The Work-Life of a 35M

Specialist (SPC) Smith wakes up earlier than normal and rushes to get ready for work, as this is the day that he has been waiting for. As he gets dressed, he reviews the plan in his head for at least the 93rd time. He then stands in front of the mirror and rehearses his pitch to his future audience. Satisfied he is as ready as he can be, SPC Smith grabs a bite and heads to work excited that he is finally going to get the opportunity to put all his military training to use and collect critical intelligence against a real-world threat. SPC Smith is a 35M (Human Intelligence [HUMINT] Collector), who is responsible for information collection operations. He has been trained on how to conduct screenings, debriefings, and interrogations while attending Advanced Individual Training (AIT) at Fort Huachuca, Arizona and he has attended countless training events after being assigned to his first regular army unit; 1st Brigade, 3rd Infantry Division at Fort Stewart, Georgia.

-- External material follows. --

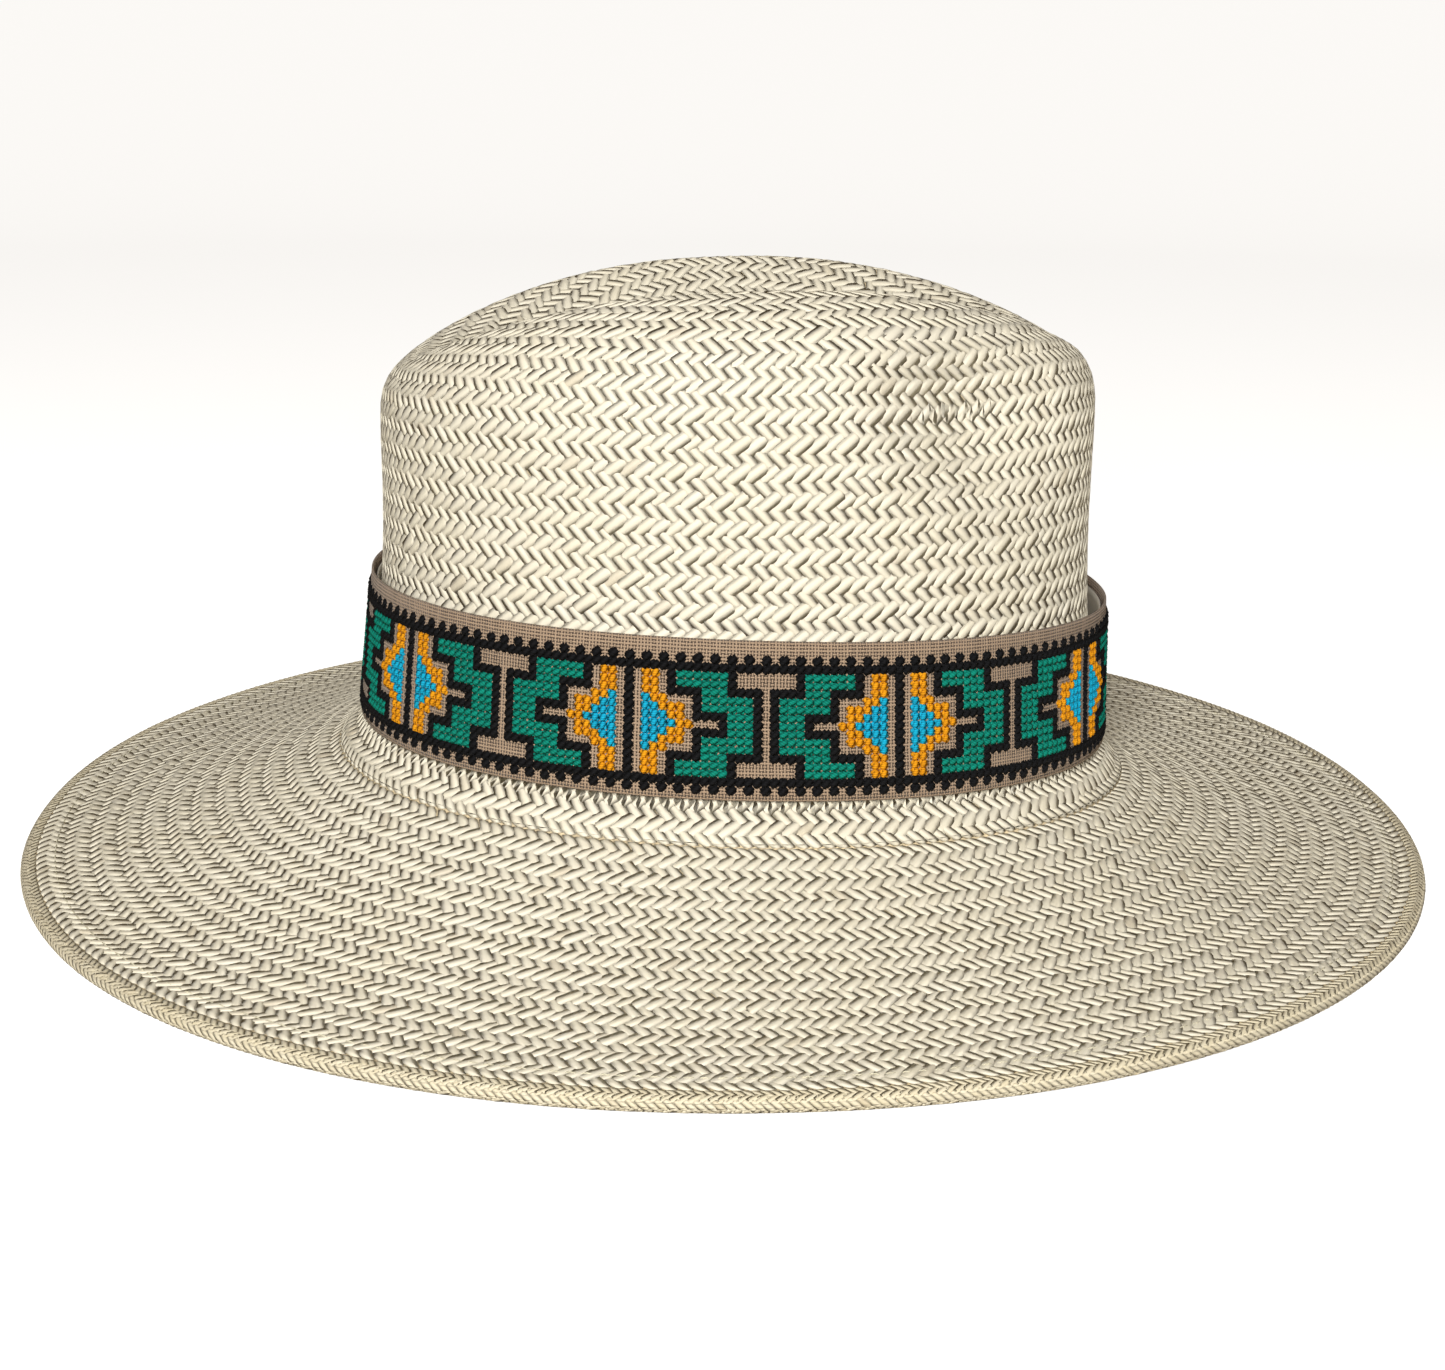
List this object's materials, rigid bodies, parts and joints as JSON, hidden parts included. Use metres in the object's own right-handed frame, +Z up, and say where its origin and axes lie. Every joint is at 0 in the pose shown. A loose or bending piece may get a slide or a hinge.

SPC Smith approaches each training event with an intense desire to hone his craft because he is driven to the best intelligence collector that he can be.  Although SPC Smith had great instructors at the school house and his Warrant Officers and Non-Commissioned Officers (NCO’s) have worked tirelessly to prepare him and his fellow 35M’s for their first real-world mission, SPC Smith realizes you can only do so much in a controlled training environment. SPC Smith thinks back to his request to attend a Foundry Program course where he would have the opportunity to participate in Category Three Military Source Operations (MSO) as part of a Live Environment Training (LET) scenario. SPC Smith’s company commander denied the request because the dates conflicted with a Brigade change of command and his company commander knew he would need every available Soldier to fill the formation during the ceremony.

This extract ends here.